Thoughtful person sitting alone near a window, reflecting quietly, representing the rare INFP personality type

Our INFP Personality Type hub covers the full landscape of what it means to carry this rare type through work, relationships, and personal growth. This article takes a specific angle on what makes INFPs genuinely uncommon, not just in numbers but in the way they experience being human.

What Actually Makes the INFP the Most Rare Myers Briggs Personality Type?

Rarity in Myers Briggs terms isn’t about being better or more evolved. Every type exists because the traits it carries serve real purposes in the world. What makes the INFP rare is a specific cognitive architecture that doesn’t map easily onto the values most modern cultures reward.
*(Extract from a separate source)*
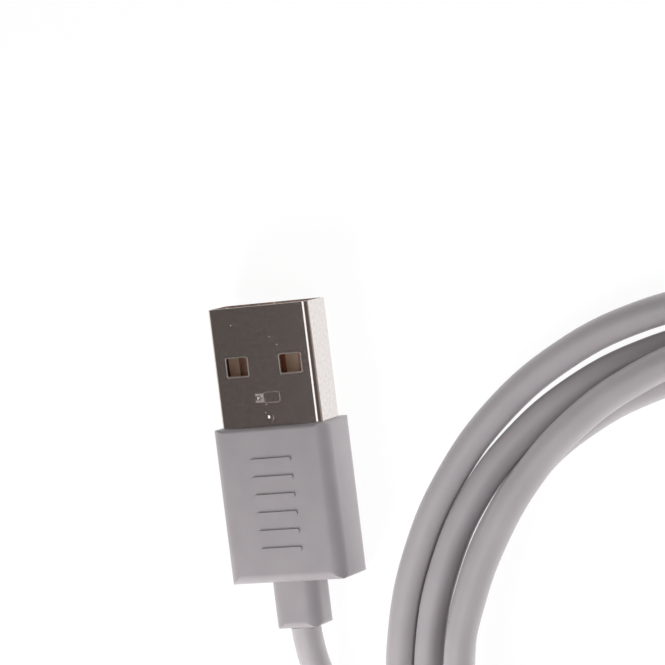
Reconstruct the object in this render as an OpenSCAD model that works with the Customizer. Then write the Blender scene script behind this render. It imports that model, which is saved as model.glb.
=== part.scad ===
// Charging cable with a flat four-contact plug, a loose coil of round cord and a small reversible plug.
// Millimetres. +Y runs along the first plug towards its tip, +Z is up, and the cable lies on z = 0.

/* [Plug shell] */
// Width of the metal shell
shell_w = 12.0; // [11.6:0.1:12.4]
// Thickness of the metal shell
shell_t = 4.5; // [4.4:0.05:4.8]
// Thickness of the shell's sheet metal
shell_wall = 0.3; // [0.2:0.05:0.35]
// Outer radius of the shell's four bent edges
shell_bend_r = 0.65; // [0.5:0.05:0.9]
// Length of shell that stands out of the grip
shell_exposed = 12.7; // [12.2:0.1:14]
// Length of shell that is held inside the grip
shell_buried = 6.0; // [5.4:0.1:6.6]

/* [Latch windows and pressings] */
// Width of a latch window
window_w = 2.8; // [2.2:0.1:3]
// Length of a latch window along the plug
window_l = 2.3; // [1.8:0.1:2.6]
// Distance from the tip of the shell to the windows
window_from_tip = 5.12; // [4.8:0.02:5.4]
// Distance between the centres of the two windows
window_spacing = 6.3; // [6:0.1:6.6]
// Corner radius of a window
window_r = 0.3; // [0.25:0.05:0.5]
// How far a window's pressed edge leans in from the shell's face
window_lean = 0.12; // [0.08:0.02:0.16]
// Depth of the leaning edge
window_lean_depth = 0.2; // [0.1:0.02:0.24]
// Width of the formed lance behind the windows
lance_w = 2.9; // [2.4:0.1:3.4]
// Length of the lance along the plug
lance_l = 1.2; // [0.9:0.1:1.4]
// Distance from the tip of the shell to the lance
lance_from_tip = 9.1; // [8.9:0.1:9.4]
// Corner radius of the lance's floor
lance_r = 0.2; // [0.1:0.05:0.3]
// Width of the lance's sloping end
lance_lip_w = 1.0; // [0.6:0.1:1.4]
// Depth of the sloping end where it meets the rest of the lance
lance_lip_depth = 0.08; // [0.04:0.01:0.1]
// Depth to which the lance is pressed in
lance_depth = 0.12; // [0.1:0.01:0.15]
// Diameter of the punch mark in the lance's sloping end
lance_mark_d = 0.5; // [0.3:0.1:0.6]
// Depth of the punch mark
lance_mark_depth = 0.1; // [0.06:0.02:0.14]
// Diameter of the round dimple
dimple_d = 1.0; // [0.6:0.1:1.3]
// Depth of the round dimple
dimple_depth = 0.16; // [0.08:0.02:0.18]
// Distance from the tip of the shell to the middle of the dimple
dimple_from_tip = 11.8; // [11.3:0.1:11.9]
// Width of the closed seam along the underside of the shell
seam_gap = 0.08; // [0.05:0.01:0.15]
// Distance from the tip of the shell to the front of the seam's dovetail
lock_from_tip = 8.5; // [8.2:0.1:9.2]
// Length of the dovetail along the seam
lock_l = 2.0; // [1.6:0.1:2.4]
// Width of the dovetail
lock_w = 1.6; // [1.2:0.1:2]
// How far the dovetail widens towards its edge
lock_flare = 0.3; // [0.1:0.05:0.4]

/* [Insulator and contacts] */
// Thickness of the tongue that carries the contacts
tongue_t = 1.84; // [1.6:0.02:2]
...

The INFP’s dominant function is Introverted Feeling, or Fi. This isn’t about being emotional in the theatrical sense. Fi is a decision-making function that evaluates everything against a deeply personal, internally held value system. INFPs don’t primarily ask “what do others think is right?” They ask “what do I know to be true at the core of who I am?” That question sounds simple. Living by its answer, consistently and at personal cost, is anything but.

Supporting that dominant Fi is auxiliary Extraverted Intuition, Ne. Where Fi grounds the INFP in personal authenticity, Ne sends their imagination outward in every direction at once, connecting ideas, possibilities, and meanings that most people would never link together. An INFP doesn’t just see what is. They’re constantly aware of what could be, what might be, what this situation means in the context of ten other situations they’ve quietly catalogued over years.

Tertiary Introverted Sensing, Si, adds a layer of personal history and felt memory to how INFPs interpret the present. And inferior Extraverted Thinking, Te, is the function they struggle with most: the external world of systems, efficiency, and measurable outcomes. That struggle with Te is part of why INFPs can feel so out of step with workplaces that reward output over meaning.

Put those four functions together and you get someone who cares with unusual intensity, imagines with unusual breadth, remembers with unusual emotional texture, and often finds the standard metrics of success genuinely hollow. That combination is rare because it doesn’t fit neatly into most social scripts.

Why Does This Type Show Up So Rarely in the World?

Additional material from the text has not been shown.